Human beings have no sense of proportion.  A benefaction of a hundred thousand dollars subtracted from an income of thirty million dollars is not a matter to go into hysterics of admiration and adulation about.  If I should contribute ten thousand dollars to a cause, it would be one-ninth of my past year’s income, and I could feel it; as matter for admiration and wonder and astonishment and gratitude, it would far and away outrank a contribution of twenty-five million dollars from the Montana jailbird, who would still have a hundred thousand dollars a week left over from his year’s income to subsist on.

It reminded me of the only instance of benevolence exploded upon the world by the late Jay Gould that I have ever heard of.  When that first and most infamous corrupter of American commercial morals was wallowing in uncountable stolen millions, he contributed five thousand dollars for the relief of the stricken population of Memphis, Tennessee, at a time when an epidemic of yellow fever was raging in that city.  Mr. Gould’s contribution cost him no sacrifice; it was only the income of the hour which he daily spent in prayer–for he was a most godly man–yet the storm of worshiping gratitude which welcomed it all over the United States in the newspaper, the pulpit, and in the private circle might have persuaded a stranger that for a millionaire American to give five thousand dollars to the dead and dying poor–when he could have bought a circuit judge with it–was the noblest thing in American history, and the holiest.

In time, the president of the art committee of the club rose and began with that aged and long-ago discredited remark that there were not to be any speeches on this occasion but only friendly and chatty conversation; then he went on, in the ancient and long-ago discredited fashion, and made a speech himself–a speech which was well calculated to make any sober hearer ashamed of the human race.  If a stranger had come in at that time he might have supposed that this was a divine service and that the Divinity was present.  He would have gathered that Mr. Clark was about the noblest human being the great republic had yet produced and the most magnanimous, the most self-sacrificing, the most limitlessly and squanderingly prodigal benefactor of good causes living in any land today.  And it never occurred to this worshiper of money, and money’s possessor, that in effect Mr. Clark had merely dropped a dime into the League’s hat.  Mr. Clark couldn’t miss his benefaction any more than he could miss ten cents.

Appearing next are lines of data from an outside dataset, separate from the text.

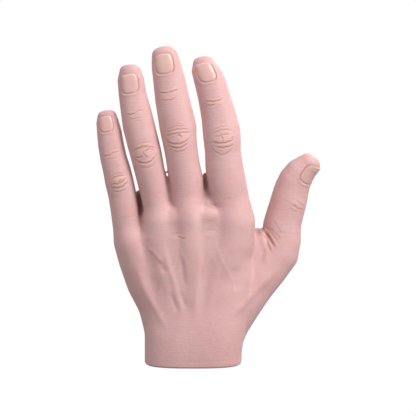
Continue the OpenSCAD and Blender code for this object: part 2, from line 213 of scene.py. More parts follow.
def read_spots(piece):
    return read_vectors(piece.data.vertices, "co") / MM


def smooth_where(piece, name, weight, times):
    """Relaxes the mesh where weight is high, as fingers smooth clay."""
    group = piece.vertex_groups.new(name=name)
    steps = np.round(np.clip(weight, 0, 1) * 20).astype(int)
    for step in range(1, 21):
        chosen = np.nonzero(steps == step)[0]
        if len(chosen):
            group.add(chosen.tolist(), step / 20, "REPLACE")
    relax = piece.modifiers.new(name, "SMOOTH")
    relax.factor, relax.iterations, relax.vertex_group = 0.5, times, name
    bpy.ops.object.modifier_apply(modifier=relax.name)
    piece.vertex_groups.remove(piece.vertex_groups[name])


PALM_PASSES, ALL_PASSES = 55, 6                                 # how often each part is smoothed
WEB_REACH = 6               # how far round a web the smoothing goes, mm
KNUCKLE_LINE = ((-45, -38, -21, -3, 22), (82, 84, 95, 99, 99))   # across the hand: the palm is soft below it
spots = read_spots(hand)
beside_thumb = ease(spots[:, 0], 46, 40) + ease(spots[:, 2], 72, 60)
above_knuckles = spots[:, 2] - np.interp(spots[:, 0], *KNUCKLE_LINE)
on_palm = ease(above_knuckles, 6, -6) * np.clip(beside_thumb, 0, 1)
near_webs = np.zeros(len(spots))
for path in WEBS.values():
    for spot in path:
        near_webs = np.maximum(near_webs, np.exp(-(np.linalg.norm(spots - np.array(spot), axis=1) / WEB_REACH) ** 2))
smooth_where(hand, "palm", np.maximum(on_palm, near_webs), PALM_PASSES)
smooth_where(hand, "all", np.ones(len(spots)), ALL_PASSES)

# ---------------- the relief of the skin
# The mould was taken from a hand, so the silicone carries its knuckle pads, folds, tendons and nail beds.
# The digits get a finer mesh first, then every point moves along its normal by the sum of all the relief.
DIGITS = ("index", "middle", "ring", "little", "thumb")
hinges = {j["name"]: j for j in frame["joints"]}
ends = dict(FINGER_TIPS, thumb=THUMB_TIP)
rings_of = dict(FINGER_RINGS, thumb=THUMB_RINGS)


class DigitFrame:
    """A digit's two straight runs: from its root hinge, and from its middle hinge to its end."""

    def __init__(self, name):
        self.root, self.middle = (Vector(hinges[f"{name}_{part}"]["pos_m"]) / MM for part in ("root", "middle"))
        self.across = [-Vector(hinges[f"{name}_{part}"]["axis"]).normalized() for part in ("root", "middle")]
        self.along = []
        for across, run in zip(self.across, (self.middle - self.root, Vector(ends[name]) - self.middle)):
            self.along.append((run - across * run.dot(across)).normalized())
        self.palmar = [along.cross(across) for along, across in zip(self.along, self.across)]
        middles = np.array([r[:3] for r in rings_of[name]] + [ends[name]])
        side, way, _ = self.lay(middles, False)
        self.curve = (way, side)

    def lay(self, spots, centred=True):
        """Millimetres across from the digit's middle line, along from its middle hinge, and towards the palm."""
        off = np.asarray(spots) - np.array(self.middle)
        near, far = ([off @ np.array(axis[k]) for axis in (self.across, self.along, self.palmar)] for k in (0, 1))
        side, way, deep = (np.where(far[1] > 0, b, a) for a, b in zip(near, far))
        if centred:
            side = side - np.interp(way, *self.curve)
        return side, way, deep


digit_frames = {name: DigitFrame(name) for name in DIGITS}
THUMB_SIDE = 43             # x beyond which the skin above the thumb's web belongs to the thumb
INWARD = 3                  # a point this far under the skin lies in its own digit, also where two nearly touch
FINE_PASSES = 4
DIGIT_START = {"index": -27, "middle": -28, "ring": -23, "little": -21, "thumb": -22}   # from the middle hinge


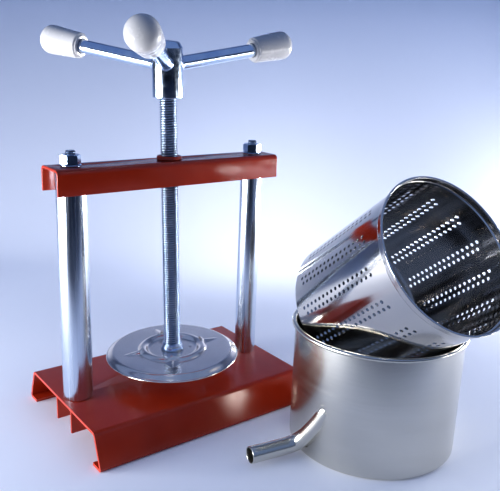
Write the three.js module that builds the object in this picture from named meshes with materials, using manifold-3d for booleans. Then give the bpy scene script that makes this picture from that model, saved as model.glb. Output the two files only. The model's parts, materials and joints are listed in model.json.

When this wearisome orator had finished his devotions, the president of the Union League got up and continued the service in the same vein, vomiting adulations upon that jailbird which, estimated by any right standard of values, were the coarsest sarcasms, although the speaker was not aware of that.  Both of these orators had been applauded all along but the present one ultimately came out with a remark that I judged would fetch a cold silence, a very chilly chill; he revealed the fact that the expenses of the club’s loan exhibition of the Senator’s pictures had exceeded the income from the tickets of admission; then he paused–as speakers always do when they are going to spring a grand effect–and said that at that crucial time Senator Clark stepped forward of his own motion and put his hand in his pocket and handed out fifteen hundred dollars wherewith to pay half of the insurance on the pictures, and thus the club’s pocket was saved whole.  I wish I may never die if the worshipers present at this religious service did not break out in grateful applause at that astonishing statement; and I wish I may never prematurely die, if the jailbird didn’t smile all over his face and look as radiantly happy as he will look some day when Satan gives him a Sunday vacation in the cold storage vault.

Finally, while I was still alive, the president of the club finished his dreary and fatiguing marketing of juvenile commonplaces, and introduced Clark, and sat down.  Clark rose to the tune of “The Star-Spangled Banner”–no, it was “God Save the King,” frantically sawed and thumped by the fiddlers and the piano, and this was followed by “For he’s a jolly good fellow,” sung by the whole strength of the happy worshipers.  A miracle followed.  I have always maintained that no man could make a speech with nothing but a compliment for a text but I know now that a reptile can.  Senator Clark twaddled and twaddled and twaddled along for a full half hour with no text but those praises which had been lavished upon his trifling generosities; and he not only accepted at par all these silly phrases but added to them a pile–praising his own so-called generosities and magnanimities which such intensity and color that he took the pigment all out of those other men’s compliments and made them look pallid and shadowy.  With forty years’ experience of human assfulness and vanity at banquets, I have never seen anything of the sort that could remotely approach the assfulness and complacency of this coarse and vulgar and incomparably ignorant peasant’s glorification of himself.

I shall always be grateful to Jones for giving me the opportunity to be present at these sacred orgies.   I had believed that in my time I had seen at banquets all the different kinds of people that go to make our population, but it was a mistake.  This was the first time I had ever seen men get down in the gutter and frankly worship dollars and their possessors.  Of course I was familiar with such things through our newspapers, but I had never before heard men worship the dollar with their mouth or seen them on their knees in the act.